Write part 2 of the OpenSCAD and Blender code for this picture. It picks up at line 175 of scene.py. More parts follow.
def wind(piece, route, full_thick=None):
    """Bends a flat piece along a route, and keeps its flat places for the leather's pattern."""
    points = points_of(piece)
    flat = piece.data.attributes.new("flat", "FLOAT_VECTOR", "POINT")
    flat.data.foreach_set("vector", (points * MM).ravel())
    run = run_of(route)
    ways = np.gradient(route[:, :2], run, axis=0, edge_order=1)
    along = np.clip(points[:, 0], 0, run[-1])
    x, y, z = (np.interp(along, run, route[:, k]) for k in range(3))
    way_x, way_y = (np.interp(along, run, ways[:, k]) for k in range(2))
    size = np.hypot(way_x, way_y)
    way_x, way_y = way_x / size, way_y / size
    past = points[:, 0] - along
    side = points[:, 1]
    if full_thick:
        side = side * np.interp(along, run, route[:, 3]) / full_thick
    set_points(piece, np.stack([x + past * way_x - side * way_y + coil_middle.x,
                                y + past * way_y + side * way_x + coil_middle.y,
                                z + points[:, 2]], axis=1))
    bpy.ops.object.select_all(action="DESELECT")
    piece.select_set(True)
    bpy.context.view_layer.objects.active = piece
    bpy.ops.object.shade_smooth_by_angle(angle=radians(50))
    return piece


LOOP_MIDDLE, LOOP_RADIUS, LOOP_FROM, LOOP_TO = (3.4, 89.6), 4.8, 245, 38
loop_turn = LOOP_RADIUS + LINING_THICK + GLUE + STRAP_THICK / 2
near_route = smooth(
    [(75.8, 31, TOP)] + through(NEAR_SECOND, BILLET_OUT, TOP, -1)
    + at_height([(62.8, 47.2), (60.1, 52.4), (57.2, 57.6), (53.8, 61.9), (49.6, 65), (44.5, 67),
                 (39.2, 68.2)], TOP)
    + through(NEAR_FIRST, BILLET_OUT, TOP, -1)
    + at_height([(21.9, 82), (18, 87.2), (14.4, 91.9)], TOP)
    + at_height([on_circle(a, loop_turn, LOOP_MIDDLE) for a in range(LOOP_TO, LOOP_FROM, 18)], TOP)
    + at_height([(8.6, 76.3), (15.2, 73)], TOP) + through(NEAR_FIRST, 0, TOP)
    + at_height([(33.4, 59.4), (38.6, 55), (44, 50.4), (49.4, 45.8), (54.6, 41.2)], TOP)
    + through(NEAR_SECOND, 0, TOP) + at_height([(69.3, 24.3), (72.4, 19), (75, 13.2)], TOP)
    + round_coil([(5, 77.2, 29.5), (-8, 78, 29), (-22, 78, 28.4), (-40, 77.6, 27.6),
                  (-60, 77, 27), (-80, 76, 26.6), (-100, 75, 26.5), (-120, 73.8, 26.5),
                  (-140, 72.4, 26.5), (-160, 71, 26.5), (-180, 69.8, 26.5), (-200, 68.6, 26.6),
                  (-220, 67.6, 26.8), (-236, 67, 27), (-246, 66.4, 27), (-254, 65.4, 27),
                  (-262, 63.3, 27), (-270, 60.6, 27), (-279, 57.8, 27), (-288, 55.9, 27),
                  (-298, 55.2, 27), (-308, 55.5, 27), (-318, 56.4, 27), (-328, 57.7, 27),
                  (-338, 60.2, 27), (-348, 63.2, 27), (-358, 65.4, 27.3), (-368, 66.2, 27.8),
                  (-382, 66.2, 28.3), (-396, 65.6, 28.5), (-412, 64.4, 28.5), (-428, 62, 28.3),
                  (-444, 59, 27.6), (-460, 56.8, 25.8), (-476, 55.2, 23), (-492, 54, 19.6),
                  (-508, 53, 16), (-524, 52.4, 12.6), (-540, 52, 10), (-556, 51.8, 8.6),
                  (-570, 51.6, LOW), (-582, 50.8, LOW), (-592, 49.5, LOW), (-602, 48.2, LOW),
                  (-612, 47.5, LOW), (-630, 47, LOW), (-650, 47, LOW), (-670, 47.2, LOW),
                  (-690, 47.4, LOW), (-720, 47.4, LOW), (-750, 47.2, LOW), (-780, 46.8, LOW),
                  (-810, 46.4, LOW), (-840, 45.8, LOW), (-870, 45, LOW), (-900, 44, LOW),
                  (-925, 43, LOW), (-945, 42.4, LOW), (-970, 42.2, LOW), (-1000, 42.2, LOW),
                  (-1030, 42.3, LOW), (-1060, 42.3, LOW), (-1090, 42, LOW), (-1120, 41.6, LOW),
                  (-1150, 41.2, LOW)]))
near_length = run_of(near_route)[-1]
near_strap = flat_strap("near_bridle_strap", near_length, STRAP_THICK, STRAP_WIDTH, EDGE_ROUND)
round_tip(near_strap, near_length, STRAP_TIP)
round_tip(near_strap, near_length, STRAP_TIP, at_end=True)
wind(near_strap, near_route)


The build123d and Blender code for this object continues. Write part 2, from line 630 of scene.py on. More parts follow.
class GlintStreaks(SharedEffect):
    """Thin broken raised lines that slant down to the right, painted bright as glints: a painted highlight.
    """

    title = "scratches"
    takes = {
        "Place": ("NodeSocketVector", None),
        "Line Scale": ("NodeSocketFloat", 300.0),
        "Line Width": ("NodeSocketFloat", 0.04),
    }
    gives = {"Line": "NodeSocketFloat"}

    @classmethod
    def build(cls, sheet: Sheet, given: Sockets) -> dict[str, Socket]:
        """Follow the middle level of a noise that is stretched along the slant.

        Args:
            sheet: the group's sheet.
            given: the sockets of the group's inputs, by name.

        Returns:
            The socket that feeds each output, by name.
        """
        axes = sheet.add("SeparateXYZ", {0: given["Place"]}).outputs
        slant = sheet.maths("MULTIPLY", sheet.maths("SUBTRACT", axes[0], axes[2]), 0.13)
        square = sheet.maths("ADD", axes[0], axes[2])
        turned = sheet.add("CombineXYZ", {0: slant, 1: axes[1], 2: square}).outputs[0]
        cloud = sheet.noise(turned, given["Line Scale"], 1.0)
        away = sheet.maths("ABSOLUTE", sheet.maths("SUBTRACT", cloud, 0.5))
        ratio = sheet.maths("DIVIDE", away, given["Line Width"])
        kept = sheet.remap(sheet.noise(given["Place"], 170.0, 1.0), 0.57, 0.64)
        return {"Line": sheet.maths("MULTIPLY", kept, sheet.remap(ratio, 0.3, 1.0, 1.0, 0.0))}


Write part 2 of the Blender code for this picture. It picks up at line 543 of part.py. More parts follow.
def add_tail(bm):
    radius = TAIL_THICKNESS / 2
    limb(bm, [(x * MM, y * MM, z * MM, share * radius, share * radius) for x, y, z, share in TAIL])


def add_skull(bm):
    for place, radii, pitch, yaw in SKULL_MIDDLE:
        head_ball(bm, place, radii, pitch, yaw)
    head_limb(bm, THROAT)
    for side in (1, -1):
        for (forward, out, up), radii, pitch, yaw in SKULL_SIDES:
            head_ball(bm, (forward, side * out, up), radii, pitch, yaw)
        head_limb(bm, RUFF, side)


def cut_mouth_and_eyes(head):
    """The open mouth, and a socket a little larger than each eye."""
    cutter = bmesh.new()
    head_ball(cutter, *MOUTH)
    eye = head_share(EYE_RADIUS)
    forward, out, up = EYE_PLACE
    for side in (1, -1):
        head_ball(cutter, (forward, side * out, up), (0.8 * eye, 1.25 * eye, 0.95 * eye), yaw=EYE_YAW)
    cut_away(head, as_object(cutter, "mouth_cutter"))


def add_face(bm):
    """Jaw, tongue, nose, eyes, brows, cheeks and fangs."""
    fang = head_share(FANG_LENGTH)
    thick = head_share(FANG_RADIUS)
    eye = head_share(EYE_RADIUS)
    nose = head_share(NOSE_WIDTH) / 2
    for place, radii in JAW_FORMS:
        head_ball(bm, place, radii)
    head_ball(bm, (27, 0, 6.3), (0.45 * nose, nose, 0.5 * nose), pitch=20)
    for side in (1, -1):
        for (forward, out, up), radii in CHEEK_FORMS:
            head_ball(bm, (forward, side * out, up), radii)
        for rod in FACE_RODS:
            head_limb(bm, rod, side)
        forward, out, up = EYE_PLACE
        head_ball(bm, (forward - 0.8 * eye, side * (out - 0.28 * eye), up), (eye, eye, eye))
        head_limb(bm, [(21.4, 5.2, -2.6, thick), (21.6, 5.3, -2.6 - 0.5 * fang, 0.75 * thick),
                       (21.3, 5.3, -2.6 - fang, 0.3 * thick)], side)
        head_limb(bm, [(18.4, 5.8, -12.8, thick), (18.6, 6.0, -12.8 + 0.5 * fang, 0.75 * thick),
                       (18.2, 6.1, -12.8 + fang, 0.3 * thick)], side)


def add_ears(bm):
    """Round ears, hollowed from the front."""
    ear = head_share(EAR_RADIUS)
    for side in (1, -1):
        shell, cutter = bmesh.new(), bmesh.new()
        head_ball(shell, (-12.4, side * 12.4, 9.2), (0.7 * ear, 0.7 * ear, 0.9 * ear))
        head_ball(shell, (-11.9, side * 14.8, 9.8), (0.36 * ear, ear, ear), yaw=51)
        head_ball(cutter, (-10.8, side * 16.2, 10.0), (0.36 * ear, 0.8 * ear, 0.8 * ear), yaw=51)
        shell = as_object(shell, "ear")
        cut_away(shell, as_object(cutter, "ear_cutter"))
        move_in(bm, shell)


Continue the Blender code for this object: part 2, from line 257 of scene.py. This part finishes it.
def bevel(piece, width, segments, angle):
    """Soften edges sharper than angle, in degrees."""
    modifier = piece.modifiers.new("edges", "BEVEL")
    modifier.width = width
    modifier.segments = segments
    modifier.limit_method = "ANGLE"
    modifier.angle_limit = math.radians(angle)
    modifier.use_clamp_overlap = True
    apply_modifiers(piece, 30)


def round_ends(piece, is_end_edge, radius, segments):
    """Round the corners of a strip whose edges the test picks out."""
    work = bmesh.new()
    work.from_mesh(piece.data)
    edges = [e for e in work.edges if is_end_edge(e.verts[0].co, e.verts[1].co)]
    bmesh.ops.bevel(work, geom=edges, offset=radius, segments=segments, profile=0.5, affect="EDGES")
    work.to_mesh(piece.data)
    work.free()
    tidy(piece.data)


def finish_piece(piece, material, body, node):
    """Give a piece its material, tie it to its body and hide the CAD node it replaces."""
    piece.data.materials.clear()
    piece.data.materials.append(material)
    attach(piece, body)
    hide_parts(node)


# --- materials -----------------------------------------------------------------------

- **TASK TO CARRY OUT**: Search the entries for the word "picks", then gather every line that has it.

- **TASK SOLUTION**:
Write part 2 of the OpenSCAD and Blender code for this picture. It picks up at line 175 of scene.py. More parts follow.
Write part 2 of the Blender code for this picture. It picks up at line 543 of part.py. More parts follow.
    """Round the corners of a strip whose edges the test picks out."""